Releyendo a Beccaria ha venido en varias ocasiones a mi cabeza el debate español de estos últimos años sobre la legitimidad de la prisión permanente revisable, tan superficialmente zanjado por el Tribunal Constitucional (STC 169/2021). Resultan iluminadores fragmentos como el transcrito, reveladores de la dureza del encierro permanente. O:
“Nuestro ánimo soporta mejor la violencia y dolores extremos pero pasajeros que el tiempo y el incesante aburrimiento; porque es capaz, por decirlo de algún modo, de condensar todo su ser por un momento para rechazar los dolores, pero toda su vigorosa elasticidad no es suficiente para resistir la larga repetida acción del tiempo y del tedio” (c. XXVIII) (Tedio e incertidumbre, que es un) “cruel tormento” (c. XIX).
Quizás el nuevo recrudecimiento penal nos lleve a que pasados los años tengamos que repetir las palabras de Beccaria: son muy pocos los que
“han examinado y combatido la crueldad de las penas y la irregularidad de los procedimientos criminales, parte de legislación tan principal y tan descuidada en casi toda Europa; poquísimos, subiendo a los principios generales, destruyeron los errores acumulados de muchos siglos, frenando al menos, con aquella única fuerza que poseen las verdades conocidas, el excesivamente libre ejercicio del poder mal dirigido, que tantos y tan autorizados ejemplos de fría atrocidad nos ha dado hasta ahora” (Introducción).
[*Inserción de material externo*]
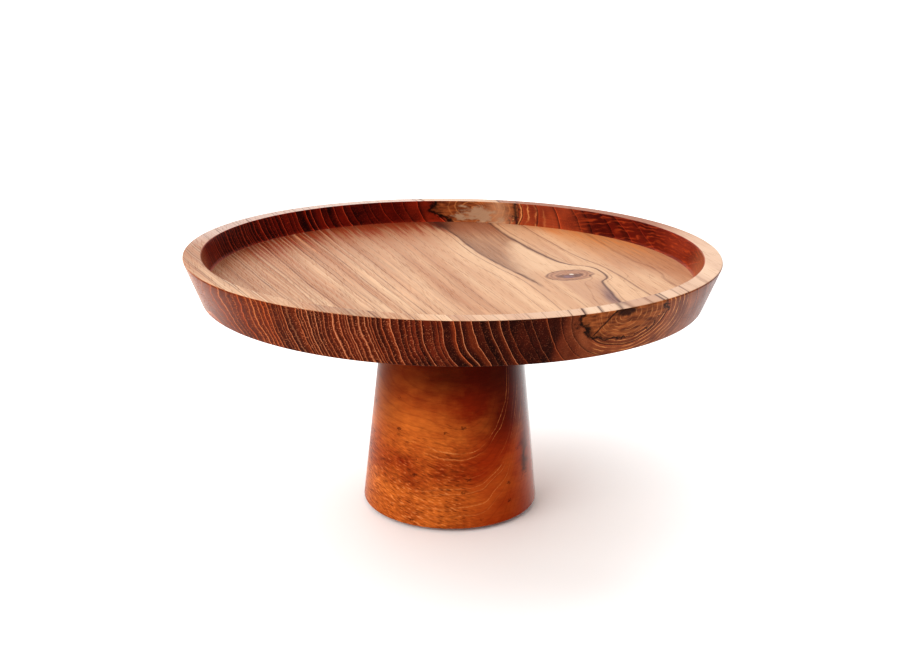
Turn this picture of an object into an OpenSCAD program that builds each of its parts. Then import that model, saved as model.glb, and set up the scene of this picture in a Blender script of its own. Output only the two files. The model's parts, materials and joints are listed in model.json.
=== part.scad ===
// Footed cake stand: a turned teak plate with a raised rim, screwed on to a tapered teak pedestal.
// Millimetres, +Z up. The origin is the centre of the footprint, on the surface the foot pads rest on.

/* [Plate] */
// Diameter over the rim, the widest point of the stand
plate_d = 300; // [200:5:400]
// Height of the plate from its underside to the top of the rim
plate_h = 25; // [24:1:40]
// How far the outer wall leans in from the rim to the underside
plate_flare = 9.3; // [0:0.1:15]
// Width of the flat rim top
rim_w = 10; // [6:0.5:20]
// Depth of the recess that holds the cake, below the rim
recess_depth = 13.5; // [6:0.5:13.5]
// How far the inner wall leans in from the rim to the floor
recess_flare = 3.3; // [0:0.1:8]
// Rounding of the rim's edges
rim_ease = 0.8; // [0.3:0.1:2]
// Rounding of the edge between the outer wall and the underside
under_ease = 1.2; // [0.3:0.1:3]
// Cove between the inner wall and the floor
floor_cove = 2; // [0.5:0.5:5]

/* [Pedestal] */
// Height of the wooden pedestal, without the foot pads
pedestal_h = 126; // [80:1:200]
// Diameter at the top, under the plate
pedestal_top_d = 76.6; // [72:0.2:110]
// Diameter at the foot
pedestal_foot_d = 102.8; // [96:0.2:160]
// Rounding of the pedestal's two rims
pedestal_ease = 1; // [0.3:0.1:3]

/* [Screw joint] */
// Outer diameter of the stud's thread
thread_d = 8; // [6, 8]
// Pitch of the thread, the rise of the plate for each full turn
thread_pitch = 1.25; // [1, 1.25]
// How far the stud stands out under the plate
stud_reach = 18; // [14:0.5:19]
// Radial play between the stud and the threaded insert
thread_play = 0.05; // [0.02:0.01:0.1]
// Diameter of the steel mounting flange
flange_d = 58; // [52:1:66]
// Thickness of the mounting flange
flange_t = 2.5; // [2:0.1:3]
// Diameter of the circle that the flange screws lie on
screw_circle_d = 42; // [34:1:44]
// Number of flange screws
screw_count = 4; // [3:1:6]
// Length of a flange screw, head included
screw_l = 9; // [7:0.5:9]
// Length of the threaded insert, collar included
insert_l = 20; // [16:0.5:24]
// Outer diameter of the joint washer
washer_d = 25.6; // [20:0.2:27]
// Thickness of the joint washer
washer_t = 1.5; // [1:0.1:3]

/* [Feet] */
// Number of foot pads
pad_count = 4; // [3:1:6]
// Diameter of a foot pad
pad_d = 12; // [8:0.5:14]
// Thickness of a foot pad
pad_t = 2; // [1:0.1:3]
// Diameter of the circle that the foot pads lie on
pad_circle_d = 76; // [60:1:78]

/* [Hidden] */
$fn = 96;
// Points on each rounded edge, and the side-by-side gap between fixed pieces
round_steps = 6;
fit_gap = 0.05;
// How far a cutting shape reaches past the face it cuts, so that no skin is left
past = 1;

// Heights, from the table up: the pedestal's foot, the joint under the plate, the insert's collar
pedestal_z = pad_t;
joint_z = pedestal_z + pedestal_h;
collar_z = joint_z - washer_t;

// Stud: a flat head held between the flange and the plate, and a tip bevelled as deep as the thread
stud_r = thread_d / 2;
stud_head_r = 7;
stud_head_h = 3;
stud_tip_h = 0.8 * thread_pitch;

// Flange screw: a countersunk wood screw
screw_r = 1.75;
screw_head_r = 3.3;
screw_head_h = 1.8;
screw_tip_h = 2.5;
screw_point_r = 0.3;

// Threaded insert: a collar and a hexagon socket for the key that drives it in
insert_r = 6;
collar_r = 8;
collar_h = 1.2;
key_af = 8.6;
key_depth = 3;
chip_room = 2.5;

// Joint washer: radial play round the stud and in the pedestal's top
washer_hole_play = 0.3;
washer_seat_play = 0.2;

// Foot pad: rounding of the edge that meets the table
pad_ease = 0.4;

wood = [0.72, 0.44, 0.25];
pedestal_wood = [0.74, 0.40, 0.16];
zinc = [0.76, 0.77, 0.78];
brass = [0.80, 0.65, 0.35];
black_rubber = [0.10, 0.10, 0.10];
grey_rubber = [0.22, 0.21, 0.20];

function unit(v) = v / norm(v);

// Points of an arc of radius r that rounds the corner p between its neighbours a and b
function corner(a, p, b, r) =
    let (
        ua = unit(a - p),
        ub = unit(b - p),
        half = acos(ua * ub) / 2,
        centre = p + unit(ua + ub) * r / sin(half),
        from = p + ua * r / tan(half) - centre,
        to = p + ub * r / tan(half) - centre,
        start = atan2(from.y, from.x),
        turn = atan2(from.x * to.y - from.y * to.x, from * to)
    )
    [for (i = [0:round_steps]) centre + r * [cos(start + turn * i / round_steps),
                                            sin(start + turn * i / round_steps)]];

// An outline of [x, y, rounding] corners as plain points
function outline(c) =
    let (n = len(c), at = function (i) [c[(i + n) % n].x, c[(i + n) % n].y])
    [for (i = [0:n - 1]) each c[i][2] > 0 ? corner(at(i - 1), at(i), at(i + 1), c[i][2]) : [at(i)]];

// A solid turned on the lathe from an outline of [radius, height, rounding] corners
module turned(corners) {
    rotate_extrude($fn = 180)
        polygon(outline(corners));
}

// The place of piece i of n on a circle, starting at 45 degrees
module on_circle(d, i, n) {
    angle = 45 + 360 * (i - 1) / n;
    translate([d / 2 * cos(angle), d / 2 * sin(angle), 0])
        rotate([0, 0, angle])
            children();
}

// A countersunk screw with its head's flat face at z = 0 and its point up, grown by gap on every side
module screw_shape(gap) {
    cylinder(r1 = screw_head_r + gap, r2 = screw_r + gap, h = screw_head_h);
    cylinder(r = screw_r + gap, h = screw_l - screw_tip_h + gap);
    translate([0, 0, screw_l - screw_tip_h + gap])
        cylinder(r1 = screw_r + gap, r2 = screw_point_r, h = screw_tip_h);
}

// Turned teak plate, with a stepped seat for the flange and holes for its screws in the underside
module plate() {
    plate_r = plate_d / 2;
    lean = atan(plate_flare / plate_h);
    // The rim's sharp corner lies outside its rounding, which is the widest point
    rim_r = plate_r + rim_ease * (tan(lean) + 1 / cos(lean) - 1);
    floor_h = plate_h - recess_depth;
    inner_r = plate_r - rim_w;
    seat_r = flange_d / 2 + fit_gap;
    head_r = stud_head_r + fit_gap;
    head_z = flange_t + stud_head_h + fit_gap;
    color(wood)
        translate([0, 0, joint_z])
            difference() {
                turned([
                    [0, flange_t, 0],
                    [seat_r, flange_t, 0],
                    [seat_r, 0, 0],
                    [plate_r - plate_flare, 0, under_ease],
                    [rim_r, plate_h, rim_ease],
                    [inner_r, plate_h, rim_ease],
                    [inner_r - recess_flare, floor_h, floor_cove],
                    [0, floor_h, 0]
                ]);
                translate([0, 0, flange_t - past])
                    cylinder(r = head_r, h = head_z - flange_t + past);
                for (i = [1:screw_count])
                    on_circle(screw_circle_d, i, screw_count)
                        screw_shape(fit_gap);
            }
}

// Steel disc let in flush with the plate's underside
module mounting_flange() {
    color(zinc)
        translate([0, 0, joint_z])
            difference() {
                cylinder(d = flange_d, h = flange_t);
                translate([0, 0, -past])
                    cylinder(r = stud_r + fit_gap, h = flange_t + 2 * past);
                for (i = [1:screw_count])
                    on_circle(screw_circle_d, i, screw_count)
                        screw_shape(fit_gap);
            }
}

// Threaded stud, headed above the flange and pointing down into the pedestal
module connecting_stud() {
    color(zinc)
        translate([0, 0, joint_z]) {
            translate([0, 0, flange_t])
                cylinder(r = stud_head_r, h = stud_head_h);
            translate([0, 0, stud_tip_h - stud_reach])
                cylinder(r = stud_r, h = stud_reach - stud_tip_h + flange_t);
            translate([0, 0, -stud_reach])
                cylinder(r1 = stud_r - stud_tip_h, r2 = stud_r, h = stud_tip_h);
        }
}

// Countersunk wood screw number i, driven up through the flange into the plate
module flange_screw(i) {
    color(zinc)
        translate([0, 0, joint_z])
            on_circle(screw_circle_d, i, screw_count)
                screw_shape(0);
}

// Threaded insert sunk in the pedestal's top, with a collar and a hexagon socket
module threaded_insert() {
    color(brass)
        translate([0, 0, collar_z])
            difference() {
                union() {
                    translate([0, 0, -insert_l])
                        cylinder(r = insert_r, h = insert_l);
                    translate([0, 0, -collar_h])
                        cylinder(r = collar_r, h = collar_h);
                }
                translate([0, 0, -insert_l - past])
                    cylinder(r = stud_r + thread_play, h = insert_l + 2 * past);
                translate([0, 0, -key_depth])
                    cylinder(d = key_af / cos(30), h = key_depth + past, $fn = 6);
            }
}

// Soft washer between the flange and the pedestal, let in flush with the pedestal's top
module joint_washer() {
    color(grey_rubber)
        translate([0, 0, collar_z])
            difference() {
                cylinder(d = washer_d, h = washer_t);
                translate([0, 0, -past])
                    cylinder(r = stud_r + washer_hole_play, h = washer_t + 2 * past);
            }
}

// Tapered teak pedestal with a stepped hole for the insert and the washer
module pedestal() {
    color(pedestal_wood)
        translate([0, 0, pedestal_z])
            difference() {
                turned([
                    [0, 0, 0],
                    [pedestal_foot_d / 2, 0, pedestal_ease],
                    [pedestal_top_d / 2, pedestal_h, pedestal_ease],
                    [0, pedestal_h, 0]
                ]);
                translate([0, 0, pedestal_h - washer_t])
                    cylinder(r = washer_d / 2 + washer_seat_play, h = washer_t + past);
                translate([0, 0, pedestal_h - washer_t - collar_h])
                    cylinder(r = collar_r + fit_gap, h = collar_h + past);
                translate([0, 0, pedestal_h - washer_t - insert_l - chip_room])
                    cylinder(r = insert_r + fit_gap, h = insert_l + chip_room + past);
            }
}

// Self-adhesive rubber pad number i under the pedestal
module foot_pad(i) {
    color(black_rubber)
        on_circle(pad_circle_d, i, pad_count)
            rotate_extrude()
                polygon(outline([
                    [0, 0, 0],
                    [pad_d / 2 - pad_ease / 2, 0, pad_ease],
                    [pad_d / 2, pad_t, 0],
                    [0, pad_t, 0]
                ]));
}

pedestal();
threaded_insert();
joint_washer();
plate();
mounting_flange();
connecting_stud();
for (i = [1:screw_count])
    flange_screw(i);
for (i = [1:pad_count])
    foot_pad(i);
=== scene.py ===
"""The looks of a footed cake stand: two pieces of turned teak, their screw joint, and rubber pads.

Lengths in the meshes are metres in the frame's own axes. The wood's figure is a solid texture: growth
rings, rays and pores are fields in millimetres, so a line on the plate's floor runs on down its walls.
"""

import json
import math
from types import SimpleNamespace

import bmesh
import bpy
import numpy as np
from mathutils import Matrix, Vector


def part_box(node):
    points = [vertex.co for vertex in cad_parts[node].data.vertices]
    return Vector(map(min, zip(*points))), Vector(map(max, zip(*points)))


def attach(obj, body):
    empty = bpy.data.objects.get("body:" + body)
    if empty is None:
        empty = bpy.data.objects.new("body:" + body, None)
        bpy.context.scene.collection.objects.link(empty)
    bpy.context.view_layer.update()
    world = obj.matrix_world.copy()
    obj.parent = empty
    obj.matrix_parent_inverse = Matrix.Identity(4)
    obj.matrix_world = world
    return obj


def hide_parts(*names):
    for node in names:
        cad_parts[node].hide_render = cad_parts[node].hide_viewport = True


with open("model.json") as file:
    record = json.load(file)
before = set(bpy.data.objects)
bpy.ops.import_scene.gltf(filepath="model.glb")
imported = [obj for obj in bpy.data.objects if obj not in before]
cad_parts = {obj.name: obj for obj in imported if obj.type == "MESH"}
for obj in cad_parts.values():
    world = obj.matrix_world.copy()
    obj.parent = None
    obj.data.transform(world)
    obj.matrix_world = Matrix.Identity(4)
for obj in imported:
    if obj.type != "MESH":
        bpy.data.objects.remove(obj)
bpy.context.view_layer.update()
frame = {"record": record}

MM = 0.001
TURN = 2 * math.pi

# ---- sizes from the frame

plate_low, plate_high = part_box("plate")
pedestal_low, pedestal_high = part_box("pedestal")
stud_low, stud_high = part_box("connecting_stud")
insert_low, insert_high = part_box("threaded_insert")
flange_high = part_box("mounting_flange")[1]
washer_low, washer_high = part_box("joint_washer")
screw_low, screw_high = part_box("flange_screw_1")

rim_z = plate_high.z
joint_z = plate_low.z
table_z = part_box("foot_pad_1")[0].z


def frame_mount(name):
    """The place of one of the record's mounts."""
    return next(Vector(m["pos_m"]) for m in frame["record"]["mounts"] if m["name"] == name)


# Turned outlines, as in the CAD
PLATE_FLARE = 9.3 * MM
RIM_W = 10 * MM
RECESS_FLARE = 3.3 * MM
RIM_EASE = 0.8 * MM
UNDER_EASE = 1.2 * MM
FLOOR_COVE = 2 * MM
PEDESTAL_FOOT_R = 51.4 * MM
PEDESTAL_TOP_R = 38.3 * MM
PEDESTAL_EASE = 1 * MM

# Gaps between pieces: all round a fixed piece, past a screw's point, and round the soft washer
FIT_GAP = 0.05 * MM
POINT_GAP = 0.3 * MM
WASHER_SEAT_PLAY = 0.2 * MM
WASHER_HOLE_PLAY = 0.3 * MM

# Stud and insert. The stud's thread runs in the insert, and a coarse thread holds the insert in the wood.
STUD_R = 4 * MM
STUD_ROOT = 3.3 * MM
STUD_PITCH = 1.25 * MM
STUD_BEVEL = 1 * MM
THREAD_PLAY = 0.05 * MM
INSERT_R = 6 * MM
INSERT_CORE = 5.1 * MM
WOOD_PITCH = 3 * MM
COLLAR_H = 1.2 * MM
CHIP_ROOM = 2.5 * MM
KEY_AF = 8.6 * MM
KEY_DEPTH = 3 * MM

# Flange screws. Each bar of the cross-head recess is (length, width, height) in millimetres at either end.
SCREW_COUNT = 4
SCREW_R = 1.75 * MM
SCREW_HEAD_R = 3.3 * MM
SCREW_HEAD_H = 1.8 * MM
SCREW_TIP_H = 2.5 * MM
SCREW_PITCH = 1.3 * MM
SCREW_L = screw_high.z - screw_low.z
RECESS_MOUTH = (3.6, 0.95, -0.5)
RECESS_BOTTOM = (1.1, 0.3, 1.7)

# Rows of points to each turn of a thread
THREAD_ROWS = 12
SCREW_ROWS = 10

# Foot pads, and the depth of the dish in their undersides
PAD_COUNT = 4
PAD_DISH = 0.25 * MM

# ---- meshes


def corner(a, p, b, radius, steps):
    """Points of the arc that rounds corner p of an outline between its neighbours a and b."""
    a, p, b = Vector(a), Vector(p), Vector(b)
    ua, ub = (a - p).normalized(), (b - p).normalized()
    half = ua.angle(ub) / 2
    centre = p + (ua + ub).normalized() * radius / math.sin(half)
    first = p + ua * radius / math.tan(half) - centre
    last = p + ub * radius / math.tan(half) - centre
    turn = math.atan2(first.x * last.y - first.y * last.x, first.dot(last))
    points = []
    for k in range(steps + 1):
        s, c = math.sin(turn * k / steps), math.cos(turn * k / steps)
        points.append((centre.x + c * first.x - s * first.y, centre.y + s * first.x + c * first.y))
    return points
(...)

“¿Qué hombre habrá que al leer la historia no estremezca de horror ante los bárbaros e inútiles tormentos que unos hombres que se llamaban sabios inventaron y ejecutaron con frío ánimo?” (XXVII).
Y diez: conclusión
“De cuanto se ha dicho hasta aquí puede desprenderse un teorema general muy útil, aunque poco conforme al uso, que es el más habitual legislador de las naciones, a saber: para que la pena no sea una violencia de uno o de muchos contra un ciudadano privado, debe ser esencialmente pública, pronta, necesaria, la mínima de las posibles en cada determinada circunstancia, proporcionada a los delitos, dictada por las leyes” (c. XLVII).